In 2015, Pittman filed his first successive postconviction motion. Following subsequent amendments, Pittman's third amended successive postconviction motion alleged that he is intellectually disabled and entitled to relief based on Atkins v. Virginia , 536 U.S. 304, 122 S.Ct. 2242, 153 L.Ed.2d 335 (2002), and Hall v. Florida , 572 U.S. 701, 134 S.Ct. 1986, 188 L.Ed.2d 1007 (2014). Pittman subsequently filed a rule 3.800(a) motion arguing that his death sentences are illegal because he has not received an evidentiary hearing on his intellectual disability claim. The circuit court summarily denied Pittman's third amended successive postconviction motion, finding that his intellectual disability claim was untimely, and also denied his rule 3.800(a) motion.
Pittman did not appeal the denial of his prior successive 3.851 motions.
Pittman's motion was titled as his "second" amended motion, but it is his third amended motion.
We agree with the postconviction court that Pittman is not entitled to postconviction relief on his intellectual disability claim because that claim is untimely. As this Court stated in Phillips v. State , 299 So. 3d 1013 (Fla. 2020), Hall does not apply retroactively. Therefore, under the governing version of Florida Rule of Criminal Procedure 3.203, which this Court adopted in the wake of the Supreme Court's decision in Atkins , Pittman was required to raise his intellectual disability claim no later than 60 days after October 1, 2004. See Amends. to Fla. Rules of Crim. Proc. & Fla. Rules of App. Proc. , 875 So. 2d 563, 571 (Fla. 2004). To the extent Pittman argues that his IQ score of 70 from 2015 is newly discovered evidence, Pittman's motion was not timely because it was not filed within one year of the date upon which the claim became discoverable through due diligence. See Dillbeck v. State , 304 So. 3d 286, 288 (Fla. 2020). Record evidence refutes Pittman's claim that this information could not have been discovered prior to 2015.

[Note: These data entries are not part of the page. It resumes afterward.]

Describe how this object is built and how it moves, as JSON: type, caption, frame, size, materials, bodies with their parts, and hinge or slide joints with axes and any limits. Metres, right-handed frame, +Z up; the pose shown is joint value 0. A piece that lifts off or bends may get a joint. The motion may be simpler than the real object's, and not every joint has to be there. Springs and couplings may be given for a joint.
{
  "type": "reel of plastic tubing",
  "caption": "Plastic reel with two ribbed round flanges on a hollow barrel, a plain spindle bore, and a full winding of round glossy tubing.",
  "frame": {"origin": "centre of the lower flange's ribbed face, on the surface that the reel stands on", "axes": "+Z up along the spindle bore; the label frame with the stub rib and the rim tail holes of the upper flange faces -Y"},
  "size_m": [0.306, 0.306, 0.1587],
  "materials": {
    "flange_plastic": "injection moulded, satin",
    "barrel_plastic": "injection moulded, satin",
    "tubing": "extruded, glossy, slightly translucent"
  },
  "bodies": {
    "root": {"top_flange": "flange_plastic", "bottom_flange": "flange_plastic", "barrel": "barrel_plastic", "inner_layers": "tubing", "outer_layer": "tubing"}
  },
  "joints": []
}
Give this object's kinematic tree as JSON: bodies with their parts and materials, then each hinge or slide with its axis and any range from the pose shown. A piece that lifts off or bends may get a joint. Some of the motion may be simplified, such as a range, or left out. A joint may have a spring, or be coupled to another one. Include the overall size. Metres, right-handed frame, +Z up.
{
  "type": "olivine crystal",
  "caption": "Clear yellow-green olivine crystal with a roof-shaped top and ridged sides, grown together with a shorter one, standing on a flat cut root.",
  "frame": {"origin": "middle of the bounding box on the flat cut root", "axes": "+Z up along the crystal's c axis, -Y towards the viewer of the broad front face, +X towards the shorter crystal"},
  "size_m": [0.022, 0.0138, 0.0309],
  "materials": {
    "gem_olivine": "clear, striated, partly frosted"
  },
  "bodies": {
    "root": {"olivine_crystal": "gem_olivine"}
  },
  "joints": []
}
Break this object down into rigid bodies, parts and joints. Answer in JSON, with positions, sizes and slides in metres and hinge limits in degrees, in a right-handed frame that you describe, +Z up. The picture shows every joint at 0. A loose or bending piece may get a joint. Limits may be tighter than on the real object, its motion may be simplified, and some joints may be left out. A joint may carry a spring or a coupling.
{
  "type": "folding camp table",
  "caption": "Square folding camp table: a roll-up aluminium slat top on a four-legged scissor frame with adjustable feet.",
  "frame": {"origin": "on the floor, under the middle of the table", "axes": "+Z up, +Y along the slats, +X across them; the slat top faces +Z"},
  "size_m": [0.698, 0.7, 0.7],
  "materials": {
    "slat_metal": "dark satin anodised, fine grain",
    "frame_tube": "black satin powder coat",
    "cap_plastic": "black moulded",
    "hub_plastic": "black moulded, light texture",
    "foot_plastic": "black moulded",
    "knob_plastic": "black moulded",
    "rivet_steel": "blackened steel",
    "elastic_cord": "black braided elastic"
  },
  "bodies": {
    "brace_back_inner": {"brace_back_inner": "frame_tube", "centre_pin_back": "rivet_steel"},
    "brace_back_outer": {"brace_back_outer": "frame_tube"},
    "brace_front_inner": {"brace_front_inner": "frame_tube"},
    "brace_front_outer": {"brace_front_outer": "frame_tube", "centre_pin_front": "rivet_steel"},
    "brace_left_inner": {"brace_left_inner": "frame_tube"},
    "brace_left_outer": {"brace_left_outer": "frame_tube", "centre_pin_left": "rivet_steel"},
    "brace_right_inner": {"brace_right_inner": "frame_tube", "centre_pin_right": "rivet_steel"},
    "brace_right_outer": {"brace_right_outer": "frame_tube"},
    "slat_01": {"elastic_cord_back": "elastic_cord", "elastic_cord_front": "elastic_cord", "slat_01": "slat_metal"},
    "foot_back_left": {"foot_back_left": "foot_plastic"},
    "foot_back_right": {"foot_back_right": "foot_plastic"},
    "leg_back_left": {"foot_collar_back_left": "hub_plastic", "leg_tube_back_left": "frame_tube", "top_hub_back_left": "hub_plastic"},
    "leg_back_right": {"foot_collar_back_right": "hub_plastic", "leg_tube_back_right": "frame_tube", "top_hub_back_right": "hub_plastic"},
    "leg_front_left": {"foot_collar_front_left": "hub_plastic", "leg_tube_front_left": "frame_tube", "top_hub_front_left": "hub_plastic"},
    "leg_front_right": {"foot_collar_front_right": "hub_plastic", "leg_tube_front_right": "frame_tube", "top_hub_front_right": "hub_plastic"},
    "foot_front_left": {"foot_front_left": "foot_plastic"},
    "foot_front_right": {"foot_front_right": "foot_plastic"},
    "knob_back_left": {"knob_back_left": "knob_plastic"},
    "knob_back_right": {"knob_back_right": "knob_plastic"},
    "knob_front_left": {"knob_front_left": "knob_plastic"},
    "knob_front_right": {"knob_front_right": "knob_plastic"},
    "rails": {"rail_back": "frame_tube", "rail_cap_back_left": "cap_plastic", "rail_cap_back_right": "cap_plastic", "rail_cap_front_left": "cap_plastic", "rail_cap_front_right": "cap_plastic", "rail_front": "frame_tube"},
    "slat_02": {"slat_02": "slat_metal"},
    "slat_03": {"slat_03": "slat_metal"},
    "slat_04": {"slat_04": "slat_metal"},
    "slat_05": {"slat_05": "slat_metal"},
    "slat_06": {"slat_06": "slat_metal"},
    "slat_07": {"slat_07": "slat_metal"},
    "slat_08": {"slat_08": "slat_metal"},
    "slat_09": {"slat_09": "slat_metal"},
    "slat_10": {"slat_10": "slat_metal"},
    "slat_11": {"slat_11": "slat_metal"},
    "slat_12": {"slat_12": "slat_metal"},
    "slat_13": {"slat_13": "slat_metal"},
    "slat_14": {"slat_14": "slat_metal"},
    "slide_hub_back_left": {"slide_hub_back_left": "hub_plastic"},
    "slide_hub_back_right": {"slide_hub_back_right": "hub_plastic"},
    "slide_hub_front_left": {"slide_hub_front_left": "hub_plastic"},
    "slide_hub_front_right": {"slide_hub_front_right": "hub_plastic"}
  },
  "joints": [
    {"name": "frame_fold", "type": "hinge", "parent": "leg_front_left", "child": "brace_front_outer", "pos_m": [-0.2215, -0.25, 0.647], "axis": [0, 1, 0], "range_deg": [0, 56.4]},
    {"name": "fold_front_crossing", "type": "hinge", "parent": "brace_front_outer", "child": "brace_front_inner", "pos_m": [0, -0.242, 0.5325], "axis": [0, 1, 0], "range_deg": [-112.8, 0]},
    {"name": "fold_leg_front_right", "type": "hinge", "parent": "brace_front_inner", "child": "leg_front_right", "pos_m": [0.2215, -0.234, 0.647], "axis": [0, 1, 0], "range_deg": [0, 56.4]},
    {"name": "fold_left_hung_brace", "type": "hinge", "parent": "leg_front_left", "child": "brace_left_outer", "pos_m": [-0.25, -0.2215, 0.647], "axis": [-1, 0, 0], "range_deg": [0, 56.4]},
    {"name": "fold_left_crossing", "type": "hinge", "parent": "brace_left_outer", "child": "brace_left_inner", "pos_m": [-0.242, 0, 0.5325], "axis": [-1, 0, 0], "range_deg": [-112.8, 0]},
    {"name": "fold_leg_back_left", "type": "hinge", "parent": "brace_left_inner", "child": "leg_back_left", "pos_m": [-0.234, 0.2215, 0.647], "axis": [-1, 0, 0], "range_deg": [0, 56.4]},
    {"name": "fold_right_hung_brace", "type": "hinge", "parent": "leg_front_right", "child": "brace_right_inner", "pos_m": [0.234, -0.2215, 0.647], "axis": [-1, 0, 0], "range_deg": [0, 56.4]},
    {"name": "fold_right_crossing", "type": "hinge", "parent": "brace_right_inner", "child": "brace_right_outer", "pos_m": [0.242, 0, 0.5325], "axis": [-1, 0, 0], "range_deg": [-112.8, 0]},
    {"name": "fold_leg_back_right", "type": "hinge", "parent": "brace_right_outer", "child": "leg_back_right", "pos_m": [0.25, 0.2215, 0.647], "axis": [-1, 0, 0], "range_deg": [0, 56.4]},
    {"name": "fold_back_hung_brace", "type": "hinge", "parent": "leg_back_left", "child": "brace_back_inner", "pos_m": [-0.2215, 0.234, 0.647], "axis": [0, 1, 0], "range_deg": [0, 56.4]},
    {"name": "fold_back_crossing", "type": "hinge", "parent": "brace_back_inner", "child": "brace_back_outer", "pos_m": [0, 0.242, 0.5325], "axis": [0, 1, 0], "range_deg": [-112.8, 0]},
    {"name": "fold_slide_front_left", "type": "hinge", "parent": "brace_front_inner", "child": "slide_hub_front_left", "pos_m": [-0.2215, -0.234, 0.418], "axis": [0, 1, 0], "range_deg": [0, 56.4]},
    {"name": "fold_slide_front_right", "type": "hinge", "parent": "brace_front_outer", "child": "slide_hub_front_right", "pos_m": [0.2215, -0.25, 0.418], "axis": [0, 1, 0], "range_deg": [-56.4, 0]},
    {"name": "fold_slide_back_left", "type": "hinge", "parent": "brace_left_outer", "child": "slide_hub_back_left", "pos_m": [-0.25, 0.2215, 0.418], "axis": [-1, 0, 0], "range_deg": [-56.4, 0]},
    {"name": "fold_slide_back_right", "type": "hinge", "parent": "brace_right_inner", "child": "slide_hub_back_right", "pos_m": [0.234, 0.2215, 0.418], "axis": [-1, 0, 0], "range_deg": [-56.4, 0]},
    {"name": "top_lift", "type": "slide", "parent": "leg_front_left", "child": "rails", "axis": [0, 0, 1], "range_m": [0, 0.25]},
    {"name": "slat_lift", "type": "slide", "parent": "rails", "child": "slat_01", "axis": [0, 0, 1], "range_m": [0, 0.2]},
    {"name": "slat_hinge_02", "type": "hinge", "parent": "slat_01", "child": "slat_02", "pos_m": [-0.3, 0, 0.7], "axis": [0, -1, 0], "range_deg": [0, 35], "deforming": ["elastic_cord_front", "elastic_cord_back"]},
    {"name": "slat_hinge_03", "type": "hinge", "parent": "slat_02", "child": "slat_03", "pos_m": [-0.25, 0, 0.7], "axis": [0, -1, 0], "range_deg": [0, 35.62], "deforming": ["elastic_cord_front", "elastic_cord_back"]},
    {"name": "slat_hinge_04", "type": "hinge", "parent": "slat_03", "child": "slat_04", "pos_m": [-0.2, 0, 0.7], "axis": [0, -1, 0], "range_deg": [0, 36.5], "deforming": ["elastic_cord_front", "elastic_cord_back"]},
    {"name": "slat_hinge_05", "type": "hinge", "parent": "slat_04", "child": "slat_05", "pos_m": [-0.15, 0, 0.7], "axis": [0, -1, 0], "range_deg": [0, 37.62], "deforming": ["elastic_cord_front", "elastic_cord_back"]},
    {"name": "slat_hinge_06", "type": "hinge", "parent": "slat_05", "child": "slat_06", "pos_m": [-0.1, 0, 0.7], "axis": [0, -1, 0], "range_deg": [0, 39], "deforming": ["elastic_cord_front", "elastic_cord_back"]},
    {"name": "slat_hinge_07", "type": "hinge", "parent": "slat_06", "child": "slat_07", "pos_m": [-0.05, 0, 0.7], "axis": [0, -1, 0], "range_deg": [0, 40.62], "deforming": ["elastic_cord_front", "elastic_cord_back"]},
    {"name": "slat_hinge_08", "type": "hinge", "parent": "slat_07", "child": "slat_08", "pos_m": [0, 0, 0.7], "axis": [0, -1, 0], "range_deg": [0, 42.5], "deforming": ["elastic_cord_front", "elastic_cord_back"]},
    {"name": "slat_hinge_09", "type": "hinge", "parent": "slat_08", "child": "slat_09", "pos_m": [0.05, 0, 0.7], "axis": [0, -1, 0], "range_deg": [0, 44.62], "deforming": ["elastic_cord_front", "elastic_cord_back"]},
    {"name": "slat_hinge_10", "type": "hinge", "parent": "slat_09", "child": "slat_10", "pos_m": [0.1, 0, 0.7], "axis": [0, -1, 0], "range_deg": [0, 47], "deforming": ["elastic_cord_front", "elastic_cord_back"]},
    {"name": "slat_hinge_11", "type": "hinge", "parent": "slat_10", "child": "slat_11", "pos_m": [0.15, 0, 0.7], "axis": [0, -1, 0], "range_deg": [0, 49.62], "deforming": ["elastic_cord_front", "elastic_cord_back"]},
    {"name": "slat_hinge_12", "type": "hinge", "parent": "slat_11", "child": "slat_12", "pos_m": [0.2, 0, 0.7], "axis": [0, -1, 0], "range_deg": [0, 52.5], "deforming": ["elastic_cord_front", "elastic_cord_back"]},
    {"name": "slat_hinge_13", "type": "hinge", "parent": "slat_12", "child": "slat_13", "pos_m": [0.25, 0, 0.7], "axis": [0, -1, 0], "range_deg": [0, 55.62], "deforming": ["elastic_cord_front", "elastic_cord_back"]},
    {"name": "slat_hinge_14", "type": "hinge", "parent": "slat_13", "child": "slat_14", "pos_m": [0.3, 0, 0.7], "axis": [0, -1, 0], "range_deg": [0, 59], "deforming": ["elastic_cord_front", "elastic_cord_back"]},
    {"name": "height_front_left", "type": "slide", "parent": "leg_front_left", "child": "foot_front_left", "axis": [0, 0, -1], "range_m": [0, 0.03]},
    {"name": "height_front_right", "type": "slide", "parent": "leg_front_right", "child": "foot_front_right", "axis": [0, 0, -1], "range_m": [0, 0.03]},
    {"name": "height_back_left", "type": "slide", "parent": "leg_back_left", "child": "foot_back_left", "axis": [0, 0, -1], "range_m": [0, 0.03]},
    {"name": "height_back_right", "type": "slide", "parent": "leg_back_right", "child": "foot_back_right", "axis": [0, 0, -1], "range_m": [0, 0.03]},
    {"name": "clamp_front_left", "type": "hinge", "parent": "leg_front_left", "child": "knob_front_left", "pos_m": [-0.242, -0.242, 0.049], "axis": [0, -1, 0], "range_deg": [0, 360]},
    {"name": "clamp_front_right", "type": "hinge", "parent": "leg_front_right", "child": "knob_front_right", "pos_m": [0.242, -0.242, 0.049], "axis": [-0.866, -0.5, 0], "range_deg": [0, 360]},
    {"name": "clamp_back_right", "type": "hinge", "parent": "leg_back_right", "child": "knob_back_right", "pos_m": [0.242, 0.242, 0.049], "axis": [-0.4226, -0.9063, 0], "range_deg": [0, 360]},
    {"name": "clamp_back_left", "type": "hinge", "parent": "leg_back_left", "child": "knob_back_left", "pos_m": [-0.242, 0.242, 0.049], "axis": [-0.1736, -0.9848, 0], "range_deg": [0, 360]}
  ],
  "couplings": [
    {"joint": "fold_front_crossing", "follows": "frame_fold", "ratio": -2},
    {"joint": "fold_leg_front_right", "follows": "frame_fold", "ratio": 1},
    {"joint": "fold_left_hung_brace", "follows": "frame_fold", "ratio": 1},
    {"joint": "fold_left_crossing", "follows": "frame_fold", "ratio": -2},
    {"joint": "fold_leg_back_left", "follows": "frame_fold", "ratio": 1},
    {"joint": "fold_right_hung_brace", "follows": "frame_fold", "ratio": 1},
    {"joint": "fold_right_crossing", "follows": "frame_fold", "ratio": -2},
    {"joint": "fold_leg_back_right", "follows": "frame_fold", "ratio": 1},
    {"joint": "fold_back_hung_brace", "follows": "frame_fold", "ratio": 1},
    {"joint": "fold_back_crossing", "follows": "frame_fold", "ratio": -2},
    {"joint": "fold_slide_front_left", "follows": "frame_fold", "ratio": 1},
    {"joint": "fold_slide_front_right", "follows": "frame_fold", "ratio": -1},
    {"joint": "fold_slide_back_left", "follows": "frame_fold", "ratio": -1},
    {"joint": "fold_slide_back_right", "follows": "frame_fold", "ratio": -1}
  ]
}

Accordingly, we affirm the postconviction court's summary denial of Pittman's third amended successive postconviction motion and the denial of his rule 3.800(a) motion.
We also reject without discussion Pittman's arguments that the circuit court erred in considering the State's motion to dismiss and in allowing arguments not noticed for the motion to dismiss hearing, see Freeman v. State , 300 So. 3d 591 (Fla. 2020), and his argument that his prior postconviction counsel was ineffective, see Sweet v. State , 293 So. 3d 448 (Fla. 2020).
It is so ordered.
CANADY, C.J., and POLSTON, LAWSON, MUÑIZ, COURIEL, and GROSSHANS, JJ., concur.
LABARGA, J., dissents with an opinion.
LABARGA, J., dissenting.
In light of my dissent in Phillips v. State , 299 So 3d 1013 (Fla. 2020) (receding from Walls v. State , 213 So. 3d 340 (Fla. 2016), and holding that Hall v. Florida , 572 U.S. 701, 134 S.Ct. 1986, 188 L.Ed.2d 1007 (2014), does not apply retroactively), I dissent to the majority's decision to the extent that it affirms the summary denial of Pittman's third amended successive motion for postconviction relief.